On a Wednesday evening in a building tucked behind Taibach's library, the amateur operatic society's youth theatre meets for rehearsals.
But despite the singing and laughter, these local children have a lot on their minds.
Nine-year-old Naeve is worried about her dad's job at the steel works: "He doesn't know [if he's lost his job] yet, but if he does it's going to be really hard for us. My mother works, but part-time. I'm a bit sad," she says.
And 15-year-old James is scared his dad could lose his home: "Since my parents divorced that's the house he's been in for 14 years. It's a big deal for the family.
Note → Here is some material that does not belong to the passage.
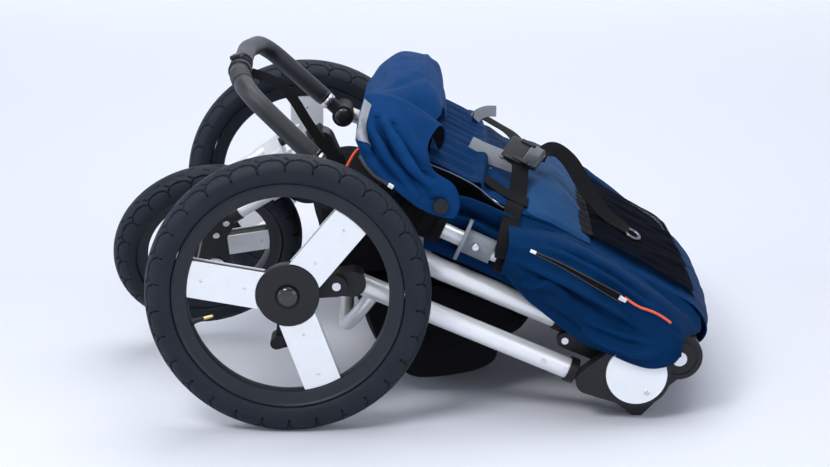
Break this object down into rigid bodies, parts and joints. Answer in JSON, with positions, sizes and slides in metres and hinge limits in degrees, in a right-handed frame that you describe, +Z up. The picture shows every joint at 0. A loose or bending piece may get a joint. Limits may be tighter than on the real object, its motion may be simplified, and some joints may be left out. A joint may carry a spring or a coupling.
{
  "type": "jogging stroller",
  "caption": "three-wheel jogging stroller folded flat, with swivelling front wheel, spoked air tyres, fold-over handle and soft seat",
  "frame": {"origin": "middle of the footprint, on the surface that the folded stroller stands on", "axes": "+X from the front wheel towards the fold hubs, +Y across towards the right rear wheel, +Z up"},
  "size_m": [0.8877, 0.697, 0.474],
  "materials": {
    "tyre": "matt black rubber tread",
    "rim_black": "satin black moulded rim",
    "spoke_silver": "satin silver spoke plates",
    "frame_silver": "satin silver tube",
    "hub_black": "fine-grained black moulding",
    "hub_white": "pale grey disc, semi-gloss",
    "slider_grey": "dark grey moulding",
    "grip_foam": "charcoal closed-cell foam",
    "steel": "zinc-plated fasteners",
    "fabric_blue": "navy blue woven polyester",
    "fabric_black": "black woven polyester",
    "mesh_black": "black net over blue",
    "webbing_black": "black ribbed webbing",
    "webbing_grey": "grey reflective webbing",
    "cord_orange": "orange-red zip cord"
  },
  "bodies": {
    "frame": {"front_leg_left": "frame_silver", "front_leg_right": "frame_silver", "hub_housing_left": "hub_black", "hub_housing_right": "hub_black", "pivot_hardware": "steel", "frame_bars": "frame_silver", "head_tube": "frame_silver", "head_housing": "hub_black", "seat_base": "fabric_black", "basket": "fabric_black"},
    "lock_knob": {"swivel_lock_knob": "hub_black"},
    "fork": {"fork_crown": "frame_silver", "fork_blades": "frame_silver", "fork_dropouts": "hub_black", "front_axle": "steel"},
    "front_wheel": {"front_wheel_tyre": "tyre", "front_wheel_casting": "rim_black", "front_wheel_spoke_plates": "spoke_silver", "front_wheel_hub_covers": "hub_black"},
    "rear_frame": {"rear_leg_left": "frame_silver", "rear_leg_right": "frame_silver", "rear_knuckles": "hub_black", "hub_discs": "hub_white", "rear_cross_tube": "frame_silver", "leg_brackets": "hub_black", "rear_fasteners": "steel"},
    "arm_left": {"suspension_arm_left": "frame_silver"},
    "arm_right": {"suspension_arm_right": "frame_silver"},
    "rear_wheel_left": {"rear_wheel_left_tyre": "tyre", "rear_wheel_left_casting": "rim_black", "rear_wheel_left_spoke_plates": "spoke_silver", "rear_wheel_left_hub_covers": "hub_black"},
    "rear_wheel_right": {"rear_wheel_right_tyre": "tyre", "rear_wheel_right_casting": "rim_black", "rear_wheel_right_spoke_plates": "spoke_silver", "rear_wheel_right_hub_covers": "hub_black"},
    "brake": {"brake_pedal": "hub_black"},
    "handle_frame": {"handle_tube_left": "frame_silver", "handle_tube_right": "frame_silver", "handle_joints": "hub_black", "handle_knuckles": "hub_black", "tube_collars": "hub_black", "canopy_pivots": "hub_black", "canopy_fabric": "fabric_blue", "canopy_sides": "fabric_blue", "seat_back": "fabric_blue", "side_flap_left": "fabric_blue", "side_flap_right": "fabric_blue", "back_pocket": "mesh_black", "back_strap": "webbing_black", "strap_hardware": "steel", "strap_buckle": "hub_black", "flap_pull": "cord_orange"},
    "slider_left": {"fold_slider_left": "slider_grey"},
    "slider_right": {"fold_slider_right": "slider_grey"},
    "canopy": {"canopy_bow": "hub_black", "canopy_pull": "cord_orange"},
    "handlebar": {"handlebar_ends": "hub_black", "handlebar_grip": "grip_foam", "wrist_strap": "webbing_black"}
  },
  "joints": [
    {"name": "handle_fold", "type": "hinge", "parent": "frame", "child": "handle_frame", "pos_m": [0.388, 0, 0.088], "axis": [0, 1, 0], "range_deg": [0, 157]},
    {"name": "rear_fold", "type": "hinge", "parent": "frame", "child": "rear_frame", "pos_m": [0.326, 0, 0.071], "axis": [0, -1, 0], "range_deg": [0, 93]},
    {"name": "handlebar_tilt", "type": "hinge", "parent": "handle_frame", "child": "handlebar", "pos_m": [-0.098, 0, 0.332], "axis": [0, 1, 0], "range_deg": [-30, 45]},
    {"name": "canopy_open", "type": "hinge", "parent": "handle_frame", "child": "canopy", "pos_m": [0.025, 0, 0.302], "axis": [0, -1, 0], "range_deg": [0, 60]},
    {"name": "slider_left_slide", "type": "slide", "parent": "handle_frame", "child": "slider_left", "axis": [-0.9112, 0.1124, 0.3964], "range_m": [0, 0.012], "stiffness_N_per_m": 300},
    {"name": "slider_right_slide", "type": "slide", "parent": "handle_frame", "child": "slider_right", "axis": [-0.9112, -0.1124, 0.3964], "range_m": [0, 0.012], "stiffness_N_per_m": 300},
    {"name": "suspension_left", "type": "hinge", "parent": "rear_frame", "child": "arm_left", "pos_m": [-0.095, 0, 0.199], "axis": [0, -1, 0], "range_deg": [0, 8]},
    {"name": "suspension_right", "type": "hinge", "parent": "rear_frame", "child": "arm_right", "pos_m": [-0.095, 0, 0.199], "axis": [0, -1, 0], "range_deg": [0, 8]},
    {"name": "rear_wheel_left_spin", "type": "hinge", "parent": "arm_left", "child": "rear_wheel_left", "pos_m": [-0.161, -0.325, 0.198], "axis": [0, -1, 0], "continuous": true},
    {"name": "rear_wheel_right_spin", "type": "hinge", "parent": "arm_right", "child": "rear_wheel_right", "pos_m": [-0.161, 0.325, 0.198], "axis": [0, -1, 0], "continuous": true},
    {"name": "brake_press", "type": "hinge", "parent": "arm_left", "child": "brake", "pos_m": [-0.161, -0.25, 0.198], "axis": [0, -1, 0], "range_deg": [0, 25]},
    {"name": "fork_swivel", "type": "hinge", "parent": "frame", "child": "fork", "pos_m": [-0.33, 0, 0.215], "axis": [0.8572, 0, 0.515], "continuous": true},
    {"name": "swivel_lock", "type": "slide", "parent": "frame", "child": "lock_knob", "axis": [0.8572, 0, 0.515], "range_m": [0, 0.006]},
    {"name": "front_wheel_spin", "type": "hinge", "parent": "fork", "child": "front_wheel", "pos_m": [-0.30118, 0.02669, 0.16703], "axis": [0.2217, -0.9026, -0.369], "continuous": true}
  ],
  "couplings": [
    {"joint": "canopy_open", "follows": "handle_fold", "ratio": 0.38}
  ]
}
I'm not good with change."
And Ethan, 15, is concerned how the job cuts will impact his generation's career prospects: "There are people about my age and in five years they'll be finishing university and they'll have less opportunities for work."
His parents have a window cleaning business. "It's a luxury to have your house cleaned so that's one thing people are going to have to cut back on," he says.
But despite the uncertainty in the town, Ethan plans to become a nurse and work locally. In fact, most of the children in the group hope to remain in the town long-term.
Regardless of salaries starting at about £30,000, none of the children see the steel works as a career option. Instead, they want to be teachers, actors, writers and lawyers.
But what of Port Talbot's future? Has the town lost a grip on its own destiny? Is there a future for this once prosperous town?
James is not optimistic: "There will be hundreds laid off and it will affect their lives massively. It's hard to say if they'll recover from it. I don't think they will."
The same concerns are shared by the older generation. June and Ted are concerned for their family's jobs. Despite the fact Ted retired from the steel works in the early 1990s, it runs in the blood.
Two of their sons and one of their grandsons also went on to work at the plant.
June also worries Port Talbot would be "dead" without the steelworks.
"I think the town is horrible now to be honest with you. [Without the works] it would be a ghost town. People won't have the money to spend."